▶ [Exercise instructions] Write out the data below in full. Keep it exact.

▶ [Raw data]
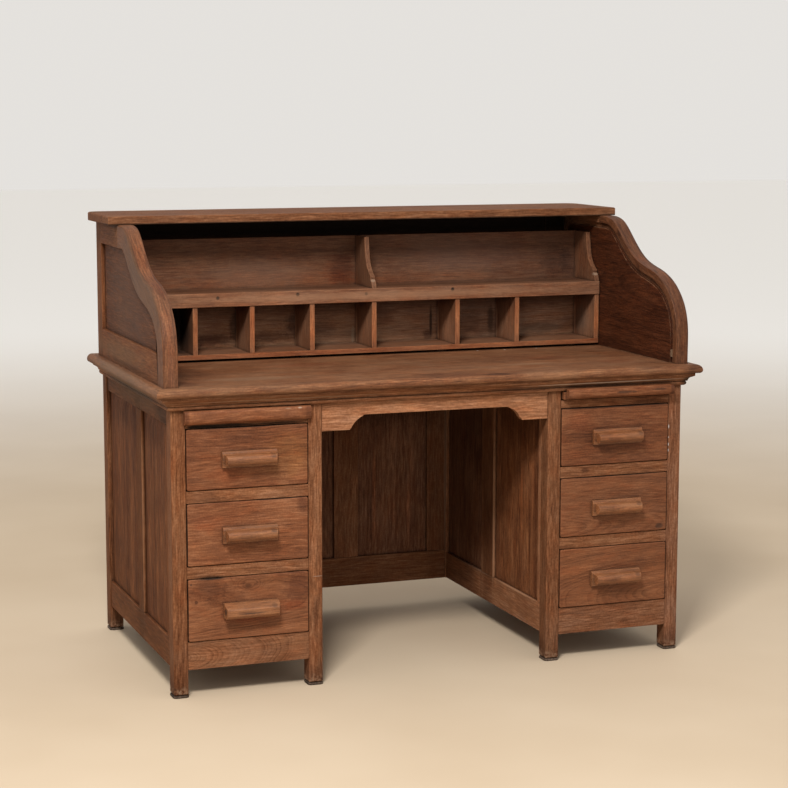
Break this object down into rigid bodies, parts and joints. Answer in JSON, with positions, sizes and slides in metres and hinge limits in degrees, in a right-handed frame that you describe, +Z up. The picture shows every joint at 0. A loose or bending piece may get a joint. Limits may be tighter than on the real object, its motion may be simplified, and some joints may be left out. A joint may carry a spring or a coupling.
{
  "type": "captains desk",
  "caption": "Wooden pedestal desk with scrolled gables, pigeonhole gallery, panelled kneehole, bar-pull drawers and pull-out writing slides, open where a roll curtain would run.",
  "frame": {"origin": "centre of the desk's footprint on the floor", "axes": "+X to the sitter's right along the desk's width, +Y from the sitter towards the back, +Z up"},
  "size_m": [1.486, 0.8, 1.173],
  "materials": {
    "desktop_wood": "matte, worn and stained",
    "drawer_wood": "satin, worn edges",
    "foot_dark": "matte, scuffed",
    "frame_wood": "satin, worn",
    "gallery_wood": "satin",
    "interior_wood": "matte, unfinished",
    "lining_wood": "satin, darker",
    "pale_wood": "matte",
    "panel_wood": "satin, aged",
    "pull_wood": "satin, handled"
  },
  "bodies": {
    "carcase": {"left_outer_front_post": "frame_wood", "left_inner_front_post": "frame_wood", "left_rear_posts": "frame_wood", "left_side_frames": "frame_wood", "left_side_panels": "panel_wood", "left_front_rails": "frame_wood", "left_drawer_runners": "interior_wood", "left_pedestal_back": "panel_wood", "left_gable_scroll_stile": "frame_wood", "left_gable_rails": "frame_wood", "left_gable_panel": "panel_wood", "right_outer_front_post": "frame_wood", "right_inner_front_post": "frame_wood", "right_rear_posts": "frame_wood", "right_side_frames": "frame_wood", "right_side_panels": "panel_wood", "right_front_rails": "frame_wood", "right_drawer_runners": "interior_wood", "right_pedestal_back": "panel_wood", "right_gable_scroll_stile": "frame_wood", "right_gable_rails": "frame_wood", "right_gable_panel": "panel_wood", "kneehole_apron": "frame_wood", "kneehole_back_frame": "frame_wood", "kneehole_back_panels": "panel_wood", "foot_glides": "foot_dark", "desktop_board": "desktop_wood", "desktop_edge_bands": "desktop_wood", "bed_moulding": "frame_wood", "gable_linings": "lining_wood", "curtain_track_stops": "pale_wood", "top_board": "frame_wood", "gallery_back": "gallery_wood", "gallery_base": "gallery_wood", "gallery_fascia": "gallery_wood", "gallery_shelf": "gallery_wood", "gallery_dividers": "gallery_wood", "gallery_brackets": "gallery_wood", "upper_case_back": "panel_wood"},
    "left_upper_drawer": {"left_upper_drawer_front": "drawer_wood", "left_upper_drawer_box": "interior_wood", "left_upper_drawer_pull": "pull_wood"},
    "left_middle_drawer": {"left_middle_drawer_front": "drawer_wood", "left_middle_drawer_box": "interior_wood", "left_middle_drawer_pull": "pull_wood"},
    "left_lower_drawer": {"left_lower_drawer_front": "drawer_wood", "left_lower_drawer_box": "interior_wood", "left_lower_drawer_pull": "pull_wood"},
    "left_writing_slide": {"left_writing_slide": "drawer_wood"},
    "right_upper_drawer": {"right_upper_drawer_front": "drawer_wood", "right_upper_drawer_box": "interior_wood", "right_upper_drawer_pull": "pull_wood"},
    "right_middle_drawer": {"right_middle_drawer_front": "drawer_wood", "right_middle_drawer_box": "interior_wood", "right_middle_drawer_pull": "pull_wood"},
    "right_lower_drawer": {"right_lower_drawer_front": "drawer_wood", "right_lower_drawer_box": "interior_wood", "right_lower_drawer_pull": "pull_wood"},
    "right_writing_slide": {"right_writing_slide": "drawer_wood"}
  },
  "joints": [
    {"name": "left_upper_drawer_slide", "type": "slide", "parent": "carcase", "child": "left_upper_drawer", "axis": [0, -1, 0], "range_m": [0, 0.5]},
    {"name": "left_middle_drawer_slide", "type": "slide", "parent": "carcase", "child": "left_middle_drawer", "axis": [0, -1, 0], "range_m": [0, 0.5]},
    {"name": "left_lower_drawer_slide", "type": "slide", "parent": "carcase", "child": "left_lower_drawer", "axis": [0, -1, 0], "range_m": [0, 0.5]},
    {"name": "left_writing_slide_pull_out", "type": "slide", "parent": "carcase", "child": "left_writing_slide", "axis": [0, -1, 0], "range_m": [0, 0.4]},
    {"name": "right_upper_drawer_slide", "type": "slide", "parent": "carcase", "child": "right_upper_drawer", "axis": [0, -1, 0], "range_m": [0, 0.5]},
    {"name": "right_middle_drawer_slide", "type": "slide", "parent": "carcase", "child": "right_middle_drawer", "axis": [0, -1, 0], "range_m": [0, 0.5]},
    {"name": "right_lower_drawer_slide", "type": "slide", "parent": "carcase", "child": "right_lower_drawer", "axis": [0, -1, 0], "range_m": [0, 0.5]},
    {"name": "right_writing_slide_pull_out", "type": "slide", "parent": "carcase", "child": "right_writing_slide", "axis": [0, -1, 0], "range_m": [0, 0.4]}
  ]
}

▶ [Reply to the task]
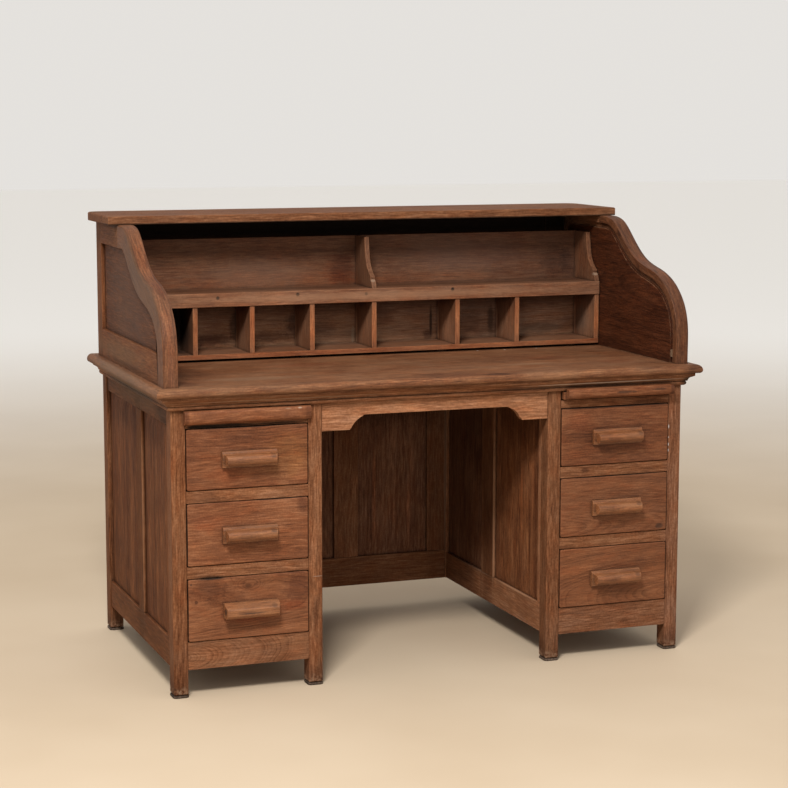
Break this object down into rigid bodies, parts and joints. Answer in JSON, with positions, sizes and slides in metres and hinge limits in degrees, in a right-handed frame that you describe, +Z up. The picture shows every joint at 0. A loose or bending piece may get a joint. Limits may be tighter than on the real object, its motion may be simplified, and some joints may be left out. A joint may carry a spring or a coupling.
{
  "type": "captains desk",
  "caption": "Wooden pedestal desk with scrolled gables, pigeonhole gallery, panelled kneehole, bar-pull drawers and pull-out writing slides, open where a roll curtain would run.",
  "frame": {"origin": "centre of the desk's footprint on the floor", "axes": "+X to the sitter's right along the desk's width, +Y from the sitter towards the back, +Z up"},
  "size_m": [1.486, 0.8, 1.173],
  "materials": {
    "desktop_wood": "matte, worn and stained",
    "drawer_wood": "satin, worn edges",
    "foot_dark": "matte, scuffed",
    "frame_wood": "satin, worn",
    "gallery_wood": "satin",
    "interior_wood": "matte, unfinished",
    "lining_wood": "satin, darker",
    "pale_wood": "matte",
    "panel_wood": "satin, aged",
    "pull_wood": "satin, handled"
  },
  "bodies": {
    "carcase": {"left_outer_front_post": "frame_wood", "left_inner_front_post": "frame_wood", "left_rear_posts": "frame_wood", "left_side_frames": "frame_wood", "left_side_panels": "panel_wood", "left_front_rails": "frame_wood", "left_drawer_runners": "interior_wood", "left_pedestal_back": "panel_wood", "left_gable_scroll_stile": "frame_wood", "left_gable_rails": "frame_wood", "left_gable_panel": "panel_wood", "right_outer_front_post": "frame_wood", "right_inner_front_post": "frame_wood", "right_rear_posts": "frame_wood", "right_side_frames": "frame_wood", "right_side_panels": "panel_wood", "right_front_rails": "frame_wood", "right_drawer_runners": "interior_wood", "right_pedestal_back": "panel_wood", "right_gable_scroll_stile": "frame_wood", "right_gable_rails": "frame_wood", "right_gable_panel": "panel_wood", "kneehole_apron": "frame_wood", "kneehole_back_frame": "frame_wood", "kneehole_back_panels": "panel_wood", "foot_glides": "foot_dark", "desktop_board": "desktop_wood", "desktop_edge_bands": "desktop_wood", "bed_moulding": "frame_wood", "gable_linings": "lining_wood", "curtain_track_stops": "pale_wood", "top_board": "frame_wood", "gallery_back": "gallery_wood", "gallery_base": "gallery_wood", "gallery_fascia": "gallery_wood", "gallery_shelf": "gallery_wood", "gallery_dividers": "gallery_wood", "gallery_brackets": "gallery_wood", "upper_case_back": "panel_wood"},
    "left_upper_drawer": {"left_upper_drawer_front": "drawer_wood", "left_upper_drawer_box": "interior_wood", "left_upper_drawer_pull": "pull_wood"},
    "left_middle_drawer": {"left_middle_drawer_front": "drawer_wood", "left_middle_drawer_box": "interior_wood", "left_middle_drawer_pull": "pull_wood"},
    "left_lower_drawer": {"left_lower_drawer_front": "drawer_wood", "left_lower_drawer_box": "interior_wood", "left_lower_drawer_pull": "pull_wood"},
    "left_writing_slide": {"left_writing_slide": "drawer_wood"},
    "right_upper_drawer": {"right_upper_drawer_front": "drawer_wood", "right_upper_drawer_box": "interior_wood", "right_upper_drawer_pull": "pull_wood"},
    "right_middle_drawer": {"right_middle_drawer_front": "drawer_wood", "right_middle_drawer_box": "interior_wood", "right_middle_drawer_pull": "pull_wood"},
    "right_lower_drawer": {"right_lower_drawer_front": "drawer_wood", "right_lower_drawer_box": "interior_wood", "right_lower_drawer_pull": "pull_wood"},
    "right_writing_slide": {"right_writing_slide": "drawer_wood"}
  },
  "joints": [
    {"name": "left_upper_drawer_slide", "type": "slide", "parent": "carcase", "child": "left_upper_drawer", "axis": [0, -1, 0], "range_m": [0, 0.5]},
    {"name": "left_middle_drawer_slide", "type": "slide", "parent": "carcase", "child": "left_middle_drawer", "axis": [0, -1, 0], "range_m": [0, 0.5]},
    {"name": "left_lower_drawer_slide", "type": "slide", "parent": "carcase", "child": "left_lower_drawer", "axis": [0, -1, 0], "range_m": [0, 0.5]},
    {"name": "left_writing_slide_pull_out", "type": "slide", "parent": "carcase", "child": "left_writing_slide", "axis": [0, -1, 0], "range_m": [0, 0.4]},
    {"name": "right_upper_drawer_slide", "type": "slide", "parent": "carcase", "child": "right_upper_drawer", "axis": [0, -1, 0], "range_m": [0, 0.5]},
    {"name": "right_middle_drawer_slide", "type": "slide", "parent": "carcase", "child": "right_middle_drawer", "axis": [0, -1, 0], "range_m": [0, 0.5]},
    {"name": "right_lower_drawer_slide", "type": "slide", "parent": "carcase", "child": "right_lower_drawer", "axis": [0, -1, 0], "range_m": [0, 0.5]},
    {"name": "right_writing_slide_pull_out", "type": "slide", "parent": "carcase", "child": "right_writing_slide", "axis": [0, -1, 0], "range_m": [0, 0.4]}
  ]
}